Hi friends, family, and … foes? I hope I don’t have any foes reading my blog. Maybe a few fans (of my books, not of me). But mostly friends and family.
Almost every December, this season brings on some reflection, some deep thoughts about the meaning of Christmas, the culture wars at this time of year, or just what it means to be living in a family, raising kids, being a person at this time of year. Some years there’s no new brilliant thoughts so I just recycle the old ones. I’ve been blogging for ten years now, so here are some of the things I’ve reflected on in past Christmases, for your reading (or re-reading) pleasure:
From 2004, before I even started this blog, a piece I wrote (reprinted here in 2011), called “Flesh.” Something I’ve been thinking about for many, many years, about how Christmas is about Incarnation, and how God-in-Jesus meets us in the frailty of human flesh.
In 2007, I was a little less serious. “Eight Songs A-Sucking” was my most popular blog post ever in terms of number of comments, because everybody likes to rant about the Christmas songs they hate.

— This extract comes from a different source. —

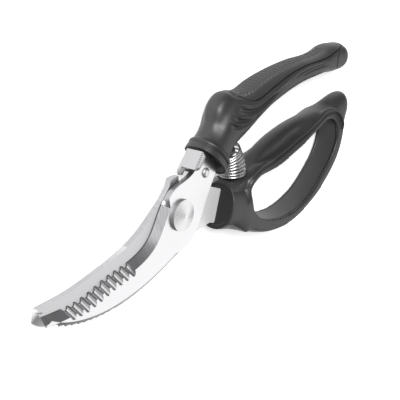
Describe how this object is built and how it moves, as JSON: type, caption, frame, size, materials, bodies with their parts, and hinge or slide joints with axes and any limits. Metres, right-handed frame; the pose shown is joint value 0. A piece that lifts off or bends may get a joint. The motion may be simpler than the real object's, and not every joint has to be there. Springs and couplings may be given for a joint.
{
  "type": "poultry shears",
  "caption": "Spring-opened poultry shears with curved blades, a fluted lower jaw, a thumb lock at the pivot, a slim ribbed upper handle and a closed finger loop below",
  "frame": {"origin": "On the pivot axis, on the closed flat end of the pivot nut, which lies in the surface that the shears rest on", "axes": "X runs along the shears, blades towards -X and handles towards +X. Y is in the plane of the blades, from the finger loop towards the upper handle. Z is the pivot axis and points up, from the nut to the bolt head"},
  "size_m": [0.2482, 0.0886, 0.0194],
  "materials": {
    "front_blade": "satin ground",
    "back_blade": "satin ground",
    "pivot_steel": "polished, turned",
    "nut_steel": "satin",
    "washer_steel": "satin",
    "thrust_washer": "smooth",
    "lock_steel": "satin pressed sheet",
    "rivet_steel": "polished",
    "spring_wire": "drawn wire, bright",
    "stud_steel": "satin",
    "handle_plastic": "fine matt moulded",
    "soft_grip": "matt soft-touch",
    "soft_liner": "matt soft-touch"
  },
  "bodies": {
    "loop_half": {"back_blade": "back_blade", "loop_handle": "handle_plastic", "loop_liner": "soft_liner", "pivot_bolt": "pivot_steel", "pivot_nut": "nut_steel", "thrust_washer": "thrust_washer", "spring_washer": "washer_steel", "flat_washer": "washer_steel", "spring_stud_lower": "stud_steel", "return_spring": "spring_wire"},
    "lever_half": {"front_blade": "front_blade", "upper_handle": "handle_plastic", "upper_grip": "soft_grip", "spring_stud_upper": "stud_steel", "lock_rivet": "rivet_steel", "lock_washer": "washer_steel"},
    "lock": {"lock_lever": "lock_steel"}
  },
  "joints": [
    {"name": "blade_pivot", "type": "hinge", "parent": "loop_half", "child": "lever_half", "pos_m": [0, 0, 0.009], "axis": [0, 0, 1], "range_deg": [0, 34], "stiffness_Nm_per_rad": 0.4, "springref_deg": 57.3, "deforming": ["return_spring"]},
    {"name": "lock_pivot", "type": "hinge", "parent": "lever_half", "child": "lock", "pos_m": [0.0192, 0.0161, 0.009], "axis": [0, 0, 1], "range_deg": [0, 6.7]}
  ]
}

Christmas 2009 I was back to reflecting on the meaning of the Incarnation, with “Light.” Again, these are thoughts I’ve been turning over for years — I wrote an article similar to this back in the late 80s — about how we celebrate Christmas at the winter solstice, even though Jesus almost certainly wasn’t born then, and the symbolic significance of light-in-darkness at this time of year.
In 2010, Santa met Jesus for a showdown! No, not really. I just used my Christmas blog space that year to explore the idea of Santa and how he fits (or doesn’t fit) into the Christian story of Jesus’ birth, and the celebration of Christmas for Christians today.

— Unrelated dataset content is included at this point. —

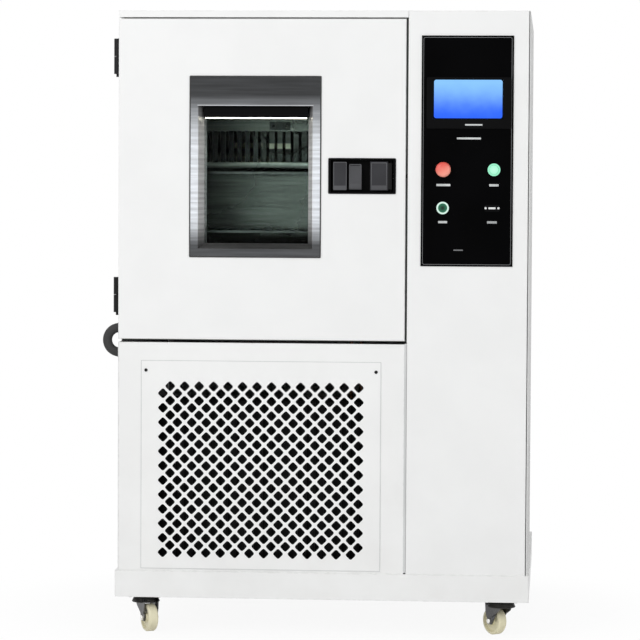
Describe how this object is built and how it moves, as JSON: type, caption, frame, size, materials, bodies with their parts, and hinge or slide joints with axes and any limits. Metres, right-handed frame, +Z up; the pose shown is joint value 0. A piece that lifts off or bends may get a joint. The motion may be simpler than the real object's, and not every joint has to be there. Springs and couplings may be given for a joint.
{
  "type": "environmental test chamber",
  "caption": "Floor-standing climatic test chamber on casters with a hinged windowed door, control column and vent grille.",
  "frame": {"origin": "on the floor under the middle of the whole outline", "axes": "+Z up, +X to the right seen from the front, the door and controls face -Y"},
  "size_m": [1.1525, 1.112, 1.6755],
  "materials": {
    "white_paint": "satin",
    "grey_paint": "satin",
    "galvanised": "satin",
    "stainless": "satin",
    "insulation": "matte",
    "silicone": "matte",
    "black_rubber": "matte",
    "black_plastic": "satin",
    "grey_plastic": "satin",
    "black_gloss": "gloss",
    "glass": "polished",
    "lamp_glass": "polished",
    "screen_glass": "gloss",
    "aluminium": "satin",
    "copper": "satin",
    "red_plastic": "gloss",
    "green_plastic": "gloss",
    "black_paint": "satin",
    "motor_paint": "satin",
    "wheel": "satin",
    "brass": "satin"
  },
  "bodies": {
    "cabinet": {"base_plinth": "grey_paint", "left_side_panel": "white_paint", "right_side_panel": "white_paint", "top_cover": "white_paint", "rear_panel": "white_paint", "inner_bulkheads": "galvanised", "control_column_front": "white_paint", "lower_front_frame": "grey_paint", "vent_grille_panel": "grey_paint", "cover_screws": "black_paint", "chamber_liner": "stainless", "chamber_insulation": "insulation", "air_duct_panel": "stainless", "heater_coil": "stainless", "evaporator": "aluminium", "humidifier_pan": "stainless", "shelf_rails": "stainless", "wire_shelves": "stainless", "sensor_probes": "stainless", "port_plug": "silicone", "blower_motor": "motor_paint", "compressor": "black_paint", "condenser": "aluminium", "condenser_fan_shroud": "galvanised", "refrigerant_pipes": "copper", "service_connections": "brass", "electrical_panel": "grey_plastic", "latch_strike": "stainless", "hinge_cabinet_halves": "black_paint", "door_conduit": "black_rubber", "control_panel_plate": "black_gloss", "touch_screen": "black_plastic", "screen_glass": "screen_glass", "button_bodies": "black_plastic", "caster_plates": "galvanised"},
    "door": {"door_skin": "white_paint", "door_inner_pan": "stainless", "door_insulation": "insulation", "door_gasket": "silicone", "window_frame": "stainless", "window_glass": "glass", "lamp_housing": "black_plastic", "lamp_tube": "lamp_glass", "latch_housing": "black_plastic", "hinge_door_halves": "black_paint"},
    "latch_button": {"latch_button": "grey_plastic"},
    "latch_lever": {"latch_lever": "grey_plastic"},
    "blower_wheel": {"blower_wheel": "aluminium"},
    "condenser_fan": {"condenser_fan": "black_plastic"},
    "emergency_stop": {"emergency_stop": "red_plastic"},
    "start_button": {"start_button": "green_plastic"},
    "light_button": {"light_button": "green_plastic"},
    "caster_fork_front_left": {"caster_fork_front_left": "galvanised"},
    "caster_wheel_front_left": {"caster_wheel_front_left": "wheel"},
    "caster_fork_front_right": {"caster_fork_front_right": "galvanised"},
    "caster_wheel_front_right": {"caster_wheel_front_right": "wheel"},
    "caster_fork_rear_left": {"caster_fork_rear_left": "galvanised"},
    "caster_wheel_rear_left": {"caster_wheel_rear_left": "wheel"},
    "caster_fork_rear_right": {"caster_fork_rear_right": "galvanised"},
    "caster_wheel_rear_right": {"caster_wheel_rear_right": "wheel"}
  },
  "joints": [
    {"name": "door_hinge", "type": "hinge", "parent": "cabinet", "child": "door", "pos_m": [-0.53875, -0.4625, 1.225], "axis": [0, 0, -1], "range_deg": [0, 120], "deforming": ["door_conduit"]},
    {"name": "latch_pull", "type": "hinge", "parent": "door", "child": "latch_lever", "pos_m": [0.20395, -0.517, 1.23575], "axis": [0, 0, 1], "range_deg": [0, 20]},
    {"name": "latch_button_press", "type": "slide", "parent": "door", "child": "latch_button", "axis": [0, 1, 0], "range_m": [0, 0.004], "stiffness_N_per_m": 400},
    {"name": "blower_spin", "type": "hinge", "parent": "cabinet", "child": "blower_wheel", "pos_m": [-0.14725, 0.22, 1.396], "axis": [0, 1, 0], "continuous": true},
    {"name": "condenser_fan_spin", "type": "hinge", "parent": "cabinet", "child": "condenser_fan", "pos_m": [-0.15225, -0.365, 0.4025], "axis": [0, 1, 0], "continuous": true},
    {"name": "emergency_stop_press", "type": "slide", "parent": "cabinet", "child": "emergency_stop", "axis": [0, 1, 0], "range_m": [0, 0.005], "stiffness_N_per_m": 500},
    {"name": "start_button_press", "type": "slide", "parent": "cabinet", "child": "start_button", "axis": [0, 1, 0], "range_m": [0, 0.004], "stiffness_N_per_m": 400},
    {"name": "light_button_press", "type": "slide", "parent": "cabinet", "child": "light_button", "axis": [0, 1, 0], "range_m": [0, 0.004], "stiffness_N_per_m": 400},
    {"name": "caster_swivel_front_left", "type": "hinge", "parent": "cabinet", "child": "caster_fork_front_left", "pos_m": [-0.46025, -0.45, 0.09], "axis": [0, 0, 1], "continuous": true},
    {"name": "caster_roll_front_left", "type": "hinge", "parent": "caster_fork_front_left", "child": "caster_wheel_front_left", "pos_m": [-0.4471, -0.47472, 0.0375], "axis": [0.8829, 0.4695, 0], "continuous": true},
    {"name": "caster_swivel_front_right", "type": "hinge", "parent": "cabinet", "child": "caster_fork_front_right", "pos_m": [0.50575, -0.45, 0.09], "axis": [0, 0, 1], "continuous": true},
    {"name": "caster_roll_front_right", "type": "hinge", "parent": "caster_fork_front_right", "child": "caster_wheel_front_right", "pos_m": [0.48775, -0.42855, 0.0375], "axis": [-0.766, -0.6428, 0], "continuous": true},
    {"name": "caster_swivel_rear_left", "type": "hinge", "parent": "cabinet", "child": "caster_fork_rear_left", "pos_m": [-0.46025, 0.45, 0.09], "axis": [0, 0, 1], "continuous": true},
    {"name": "caster_roll_rear_left", "type": "hinge", "parent": "caster_fork_rear_left", "child": "caster_wheel_rear_left", "pos_m": [-0.43267, 0.45486, 0.0375], "axis": [-0.1736, 0.9848, 0], "continuous": true},
    {"name": "caster_swivel_rear_right", "type": "hinge", "parent": "cabinet", "child": "caster_fork_rear_right", "pos_m": [0.50575, 0.45, 0.09], "axis": [0, 0, 1], "continuous": true},
    {"name": "caster_roll_rear_right", "type": "hinge", "parent": "caster_fork_rear_right", "child": "caster_wheel_rear_right", "pos_m": [0.48037, 0.43817, 0.0375], "axis": [0.4226, -0.9063, 0], "continuous": true}
  ]
}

Tragically, in 2012, one of the worst mass shootings in US history occurred just a couple of weeks before Christmas. Getting ready for a season of joy and celebration as we were confronted by news of the Sandy Hook massacre left me with some thoughts on “Advent Tragedies.” The season of light can be a dark time.

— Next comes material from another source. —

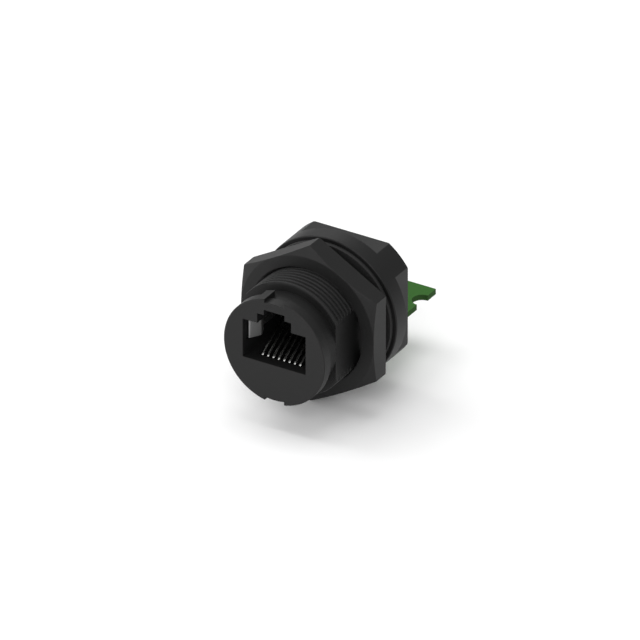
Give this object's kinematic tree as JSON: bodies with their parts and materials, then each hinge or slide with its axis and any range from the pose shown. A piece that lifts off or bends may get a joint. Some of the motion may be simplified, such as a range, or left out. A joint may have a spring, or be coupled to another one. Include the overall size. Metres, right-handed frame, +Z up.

2013 was the year my mom passed away, and I reflected on how hard it is to be merry and bright when you’re still mourning a loss. My Christmas post that year was titled “Merry-ish.” It’s about my approach to handling grief and celebration at the same time.
I think I was watching a lot of Doctor Who in 2014, because when I had another try at grappling with the mystery of the Incarnation, the post was titled “Time Lord of Gallifrey, Now in Flesh Appearing.” How is Jesus like, and not like, the Doctor?
Finally, last year in 2015, a lot of people could relate to my post “Broken,” in which I had an argument with my almost-grown son about the Christmas service at church, then went to church and reflected on how broken we all are.